Geräumte Häuser und leere Schiffe
Heute morgen um fünf Uhr aufstehen und dann schnell zum Zug nach Berlin. Als ich das Haus verlasse, sehe ich schon Polizeihubschrauber kreisen und in der ganzen Stadt ist die Polizei mit Einsatzkräften präsent. Der Grund ist schnell klar: Heute soll das besetzte Haus auf dem Gelände von Topf & Söhne geräumt werden. Beim Anblick der PolizistInnen muss ich daran denken, dass nur ein kleiner Teil der heute im Einsatz befindlichen Beamten genügt hätte, die Demonstranten, die im Februar in Dresden gegen Nazis demonstrierten, auf ihrem Heimweg zu schützen. Stattdessen kam es zum gewalttätigen Angriff der braunen Bande auf friedliche Gewerkschafter. Eine Schande.
Im Zug und auch als ich in Berlin bin, kommen immer wieder Anfragen von Medienvertretern, ob ich nicht am Montag für ein Interview zur Verfügung stünde. Dieter Althaus wird am Montag seine Amtsgeschäfte wieder übernehmen und ich freue mich, dass er offensichtlich wieder ganz genesen ist. Ärgerlich finde ich aber, wie sich nun die Inszenierung der Rückkehr fortsetzt. Als der Unfall passiert ist, war klar, dass das Politische in den Hintergrund treten muss, weil die Gesundheit als persönliches Gut eines Menschen von höchster Bedeutung ist. Dann allerdings meldete sich der Ministerpräsident per Zeitung zurück und damit muss man erwarten dürfen, dass er wieder als Politiker wahrgenommen werden will. Und der Politiker Althaus sollte sich schleunigst um die Probleme unseres Landes kümmern: Für Opel Eisenach muss dringend gehandelt werden und die klein- und mittelständischen Betriebe in Thüringen brauchen Unterstützung. Anstatt diese Dinge anzugehen, werden nun Sondersendungen über die Rückkehr produziert. Wie zu hören ist, gibt es für Montag vor der Staatskanzlei schon keine Standplätze für Kameras mehr – Althausfestspiele statt Krisenmanagement.

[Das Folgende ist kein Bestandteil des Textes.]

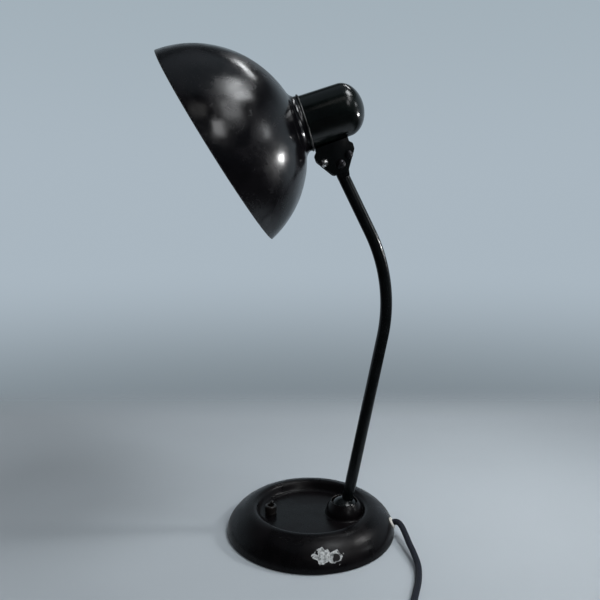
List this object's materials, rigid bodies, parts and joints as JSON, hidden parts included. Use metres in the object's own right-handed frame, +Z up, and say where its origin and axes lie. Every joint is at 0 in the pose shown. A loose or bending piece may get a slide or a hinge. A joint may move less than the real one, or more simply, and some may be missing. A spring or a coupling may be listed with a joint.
{
  "type": "desk lamp",
  "caption": "Desk lamp with a weighted round foot, bent tube arm on a ball joint, and a deep oblique-cut dome shade on a tilting bracket.",
  "frame": {"origin": "centre of the foot's round underside, on the table", "axes": "+Z up; the arm and the head lie in the XZ plane, the open side of the shade faces -X and the arm's joint stands towards +X; the cord leaves the foot near +X and lies towards -Y"},
  "size_m": [0.246, 0.3363, 0.4856],
  "materials": {
    "foot_paint": "gloss black enamel over cast iron, chipped at the rim",
    "zinc_plate": "dull zinc plate",
    "felt": "dark green felt",
    "fibre": "brown vulcanised fibre",
    "spring_steel": "bright wire",
    "black_paint": "gloss black enamel",
    "housing_paint": "gloss greenish-black enamel",
    "shade_paint": "semi-gloss black enamel outside, white enamel inside",
    "black_steel": "blackened steel",
    "bright_steel": "bright steel",
    "bakelite": "dark moulded resin",
    "brass": "dull brass",
    "bush_white": "off-white",
    "cord_braid": "dark blue-black textile braid",
    "lead_sleeve": "dark rubber",
    "tie_rubber": "black",
    "plug_black": "black",
    "plug_metal": "nickel plate",
    "porcelain": "glazed porcelain",
    "bulb_glass": "clear glass",
    "filament": "fine wire"
  },
  "bodies": {
    "foot": {"base_casting": "foot_paint", "base_cover": "zinc_plate", "felt_pad": "felt", "cover_screws": "zinc_plate", "socket_plate": "zinc_plate", "socket_screws": "zinc_plate", "switch_body": "bakelite", "switch_collar": "bakelite", "switch_pin": "zinc_plate", "switch_contacts": "brass", "cord_bush": "bush_white", "cord_clamp": "zinc_plate", "cord_clamp_screws": "zinc_plate", "mains_tail": "cord_braid", "terminal_block": "bush_white", "terminal_sleeves": "brass", "terminal_screws": "zinc_plate", "switch_leads": "lead_sleeve", "base_lead": "lead_sleeve", "cord": "cord_braid", "cord_coil": "cord_braid", "cord_tail": "cord_braid", "cord_tie": "tie_rubber", "plug_body": "plug_black", "plug_pins": "plug_metal"},
    "switch lever": {"switch_lever": "bakelite"},
    "joint ring": {"pressure_ring": "fibre", "pressure_spring": "spring_steel"},
    "arm": {"arm_cap": "black_paint", "arm_tube": "black_paint", "arm_fork": "black_paint", "arm_lead": "lead_sleeve"},
    "head": {"head_bracket": "black_paint", "pivot_screw": "black_steel", "pivot_nut": "black_steel", "pivot_washers": "fibre", "cheek_spacers": "black_steel", "cheek_screw_bright": "bright_steel", "cheek_screw_black": "black_steel", "cheek_nuts": "black_steel", "nipple": "brass", "nipple_nut": "brass", "saddle_washer": "zinc_plate", "head_lead": "lead_sleeve", "housing": "housing_paint", "neck_bead": "bright_steel", "holder_bracket": "zinc_plate", "holder_screws": "zinc_plate", "holder_body": "porcelain", "holder_shell": "brass", "holder_contact": "brass", "holder_leads": "lead_sleeve", "shade_ring": "bakelite", "shade": "shade_paint", "bulb_glass": "bulb_glass", "bulb_cap": "brass", "bulb_mount": "bulb_glass", "bulb_filament": "filament"}
  },
  "joints": [
    {"name": "switch_toggle", "type": "hinge", "parent": "foot", "child": "switch lever", "pos_m": [-0.042, 0, 0.0195], "axis": [0, 1, 0], "range_deg": [-18, 0]},
    {"name": "foot_swivel", "type": "hinge", "parent": "foot", "child": "joint ring", "pos_m": [0.0355, 0, 0.0155], "axis": [0, 0, 1], "range_deg": [-170, 170]},
    {"name": "foot_tilt", "type": "hinge", "parent": "joint ring", "child": "arm", "pos_m": [0.0355, 0, 0.0155], "axis": [0, 1, 0], "range_deg": [-34, 12]},
    {"name": "head_tilt", "type": "hinge", "parent": "arm", "child": "head", "pos_m": [0.02822, 0, 0.37616], "axis": [0, 1, 0], "range_deg": [-50, 45]}
  ]
}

In Berlin bin ich auf Einladung von Frank Bsirske zu Gast bei einer Verdi-Podiumsdiskussion über die Föderalismusreform. Viele der Gewerkschafter unterstützen unsere Forderung, die Schuldenbremsen für die Bundesländer nicht zuzulassen. Sie würden die Länder in die Handlungsunfähigkeit treiben. Mit dieser Unterstützung im Rücken fahre ich am Nachmittag weiter zur Fraktionsvorsitzendenkonferenz nach Hamburg. Dort sehe ich zum ersten Mal in meinem Leben wirklich viele leere Schiffe im Hafen liegen. Die Krise ist also auch hier angekommen. Positiv überrascht hat mich dagegen die offizielle Einladung des Präsidenten der Bürgerschaft an die Fraktionsvorsitzendenkonferenz zu einem Gedankenaustausch im Hafenclub der Stadt. Bisher wurden wir – in wechselnden Landeshauptstädten tagend – meist entweder ignoriert oder kurz in der Landtagskantine begrüßt.